» WHAT IS BEING ASKED: Each line below should be quoted exactly, please.

» STORED DATA:

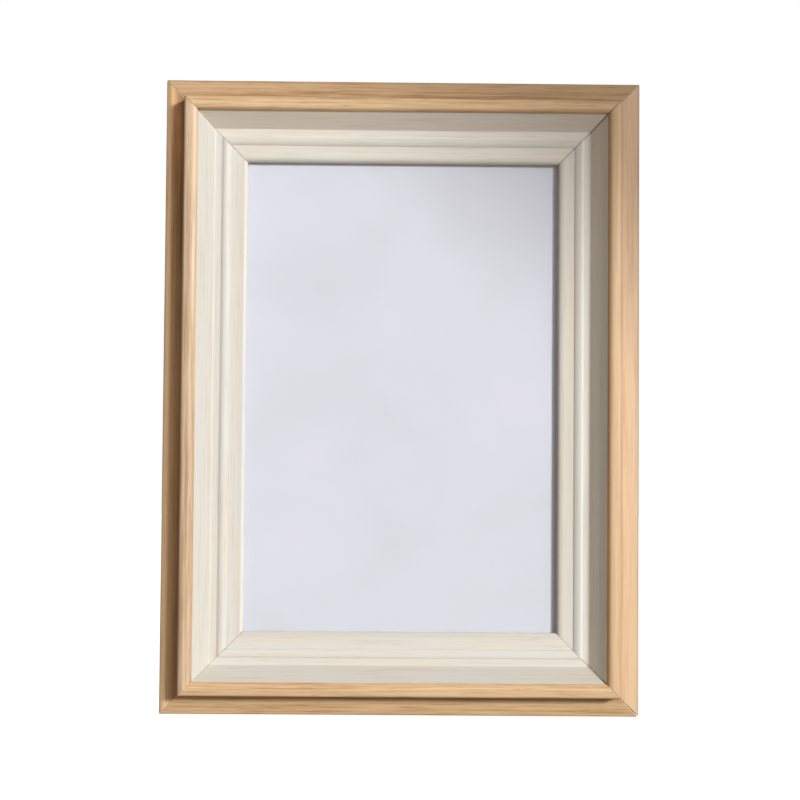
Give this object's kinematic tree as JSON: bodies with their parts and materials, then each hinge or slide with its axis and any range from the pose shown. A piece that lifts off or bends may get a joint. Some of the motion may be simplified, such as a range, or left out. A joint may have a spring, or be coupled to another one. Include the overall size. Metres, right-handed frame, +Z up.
{
  "type": "picture frame",
  "caption": "Upright picture frame with a stepped, mitred two-tone wooden moulding, glazed front, blank print, turn-button back and hinged easel strut.",
  "frame": {"origin": "bottom centre of the whole frame's box, with the strut folded", "axes": "+Z up the frame, standing upright in portrait; the print faces -Y; +X is to the viewer's right"},
  "size_m": [0.151, 0.0216, 0.201],
  "materials": {
    "natural_wood": "clear satin lacquer over light straight-grained wood",
    "cream_wood": "cream wash, satin, grain showing faintly",
    "clear_glass": "clear float glass",
    "white_paper": "smooth cool white, matte",
    "grey_card": "plain grey board",
    "fibreboard": "bare medium-density fibreboard",
    "bright_steel": "bright steel wire and strip",
    "zinc_plate": "zinc-plated steel",
    "nickel_plate": "satin nickel-plated steel",
    "brass_plate": "brass-plated steel"
  },
  "bodies": {
    "frame": {"outer_rail_top": "natural_wood", "liner_rail_top": "cream_wood", "outer_rail_bottom": "natural_wood", "liner_rail_bottom": "cream_wood", "outer_rail_left": "natural_wood", "liner_rail_left": "cream_wood", "outer_rail_right": "natural_wood", "liner_rail_right": "cream_wood", "outer_corner_nails": "bright_steel", "liner_corner_nails": "bright_steel", "seam_staples": "bright_steel", "glazing_pane": "clear_glass", "print_sheet": "white_paper", "filler_card": "grey_card", "backing_board": "fibreboard", "strut_hinge_fixed_leaf": "nickel_plate", "strut_hinge_pin": "nickel_plate", "board_rivets": "nickel_plate", "turn_button_screws": "zinc_plate", "hanger_portrait": "brass_plate", "hanger_landscape": "brass_plate", "hanger_nails": "brass_plate"},
    "strut": {"easel_strut": "fibreboard", "strut_hinge_moving_leaf": "nickel_plate", "strut_rivets": "nickel_plate"},
    "button_left_lower": {"turn_button_left_lower": "zinc_plate"},
    "button_left_upper": {"turn_button_left_upper": "zinc_plate"},
    "button_right_lower": {"turn_button_right_lower": "zinc_plate"},
    "button_right_upper": {"turn_button_right_upper": "zinc_plate"}
  },
  "joints": [
    {"name": "strut_swing", "type": "hinge", "parent": "frame", "child": "strut", "pos_m": [0, 0.00775, 0.14], "axis": [1, 0, 0], "range_deg": [0, 32]},
    {"name": "button_left_lower_turn", "type": "hinge", "parent": "frame", "child": "button_left_lower", "pos_m": [-0.0601, 0.0069, 0.045], "axis": [0, 1, 0], "continuous": true},
    {"name": "button_left_upper_turn", "type": "hinge", "parent": "frame", "child": "button_left_upper", "pos_m": [-0.0601, 0.0069, 0.156], "axis": [0, 1, 0], "continuous": true},
    {"name": "button_right_lower_turn", "type": "hinge", "parent": "frame", "child": "button_right_lower", "pos_m": [0.0601, 0.0069, 0.045], "axis": [0, 1, 0], "continuous": true},
    {"name": "button_right_upper_turn", "type": "hinge", "parent": "frame", "child": "button_right_upper", "pos_m": [0.0601, 0.0069, 0.156], "axis": [0, 1, 0], "continuous": true}
  ]
}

» SOLUTION FOR THIS TASK:
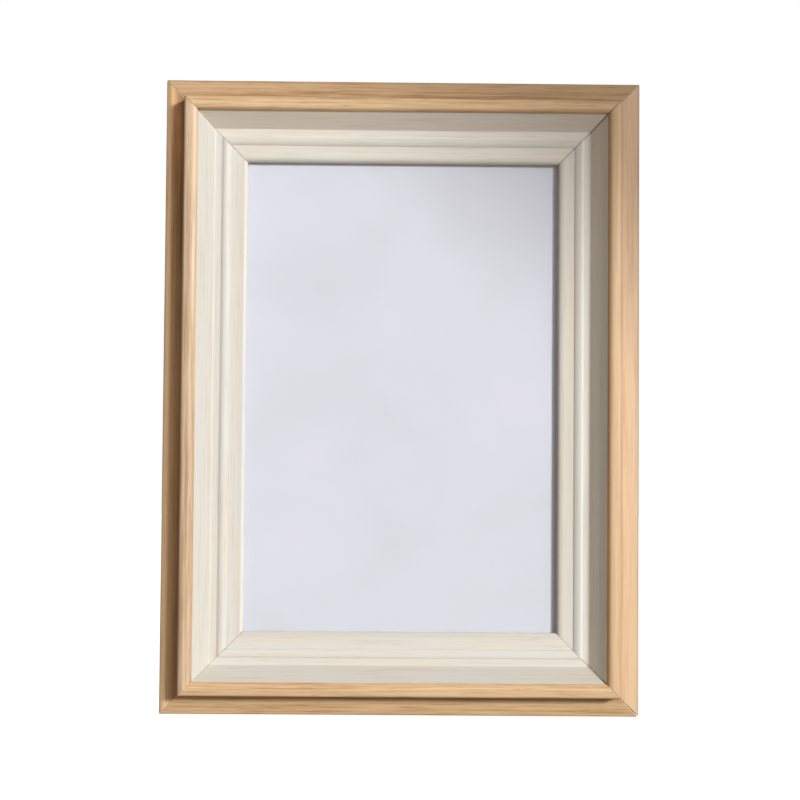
Give this object's kinematic tree as JSON: bodies with their parts and materials, then each hinge or slide with its axis and any range from the pose shown. A piece that lifts off or bends may get a joint. Some of the motion may be simplified, such as a range, or left out. A joint may have a spring, or be coupled to another one. Include the overall size. Metres, right-handed frame, +Z up.
{
  "type": "picture frame",
  "caption": "Upright picture frame with a stepped, mitred two-tone wooden moulding, glazed front, blank print, turn-button back and hinged easel strut.",
  "frame": {"origin": "bottom centre of the whole frame's box, with the strut folded", "axes": "+Z up the frame, standing upright in portrait; the print faces -Y; +X is to the viewer's right"},
  "size_m": [0.151, 0.0216, 0.201],
  "materials": {
    "natural_wood": "clear satin lacquer over light straight-grained wood",
    "cream_wood": "cream wash, satin, grain showing faintly",
    "clear_glass": "clear float glass",
    "white_paper": "smooth cool white, matte",
    "grey_card": "plain grey board",
    "fibreboard": "bare medium-density fibreboard",
    "bright_steel": "bright steel wire and strip",
    "zinc_plate": "zinc-plated steel",
    "nickel_plate": "satin nickel-plated steel",
    "brass_plate": "brass-plated steel"
  },
  "bodies": {
    "frame": {"outer_rail_top": "natural_wood", "liner_rail_top": "cream_wood", "outer_rail_bottom": "natural_wood", "liner_rail_bottom": "cream_wood", "outer_rail_left": "natural_wood", "liner_rail_left": "cream_wood", "outer_rail_right": "natural_wood", "liner_rail_right": "cream_wood", "outer_corner_nails": "bright_steel", "liner_corner_nails": "bright_steel", "seam_staples": "bright_steel", "glazing_pane": "clear_glass", "print_sheet": "white_paper", "filler_card": "grey_card", "backing_board": "fibreboard", "strut_hinge_fixed_leaf": "nickel_plate", "strut_hinge_pin": "nickel_plate", "board_rivets": "nickel_plate", "turn_button_screws": "zinc_plate", "hanger_portrait": "brass_plate", "hanger_landscape": "brass_plate", "hanger_nails": "brass_plate"},
    "strut": {"easel_strut": "fibreboard", "strut_hinge_moving_leaf": "nickel_plate", "strut_rivets": "nickel_plate"},
    "button_left_lower": {"turn_button_left_lower": "zinc_plate"},
    "button_left_upper": {"turn_button_left_upper": "zinc_plate"},
    "button_right_lower": {"turn_button_right_lower": "zinc_plate"},
    "button_right_upper": {"turn_button_right_upper": "zinc_plate"}
  },
  "joints": [
    {"name": "strut_swing", "type": "hinge", "parent": "frame", "child": "strut", "pos_m": [0, 0.00775, 0.14], "axis": [1, 0, 0], "range_deg": [0, 32]},
    {"name": "button_left_lower_turn", "type": "hinge", "parent": "frame", "child": "button_left_lower", "pos_m": [-0.0601, 0.0069, 0.045], "axis": [0, 1, 0], "continuous": true},
    {"name": "button_left_upper_turn", "type": "hinge", "parent": "frame", "child": "button_left_upper", "pos_m": [-0.0601, 0.0069, 0.156], "axis": [0, 1, 0], "continuous": true},
    {"name": "button_right_lower_turn", "type": "hinge", "parent": "frame", "child": "button_right_lower", "pos_m": [0.0601, 0.0069, 0.045], "axis": [0, 1, 0], "continuous": true},
    {"name": "button_right_upper_turn", "type": "hinge", "parent": "frame", "child": "button_right_upper", "pos_m": [0.0601, 0.0069, 0.156], "axis": [0, 1, 0], "continuous": true}
  ]
}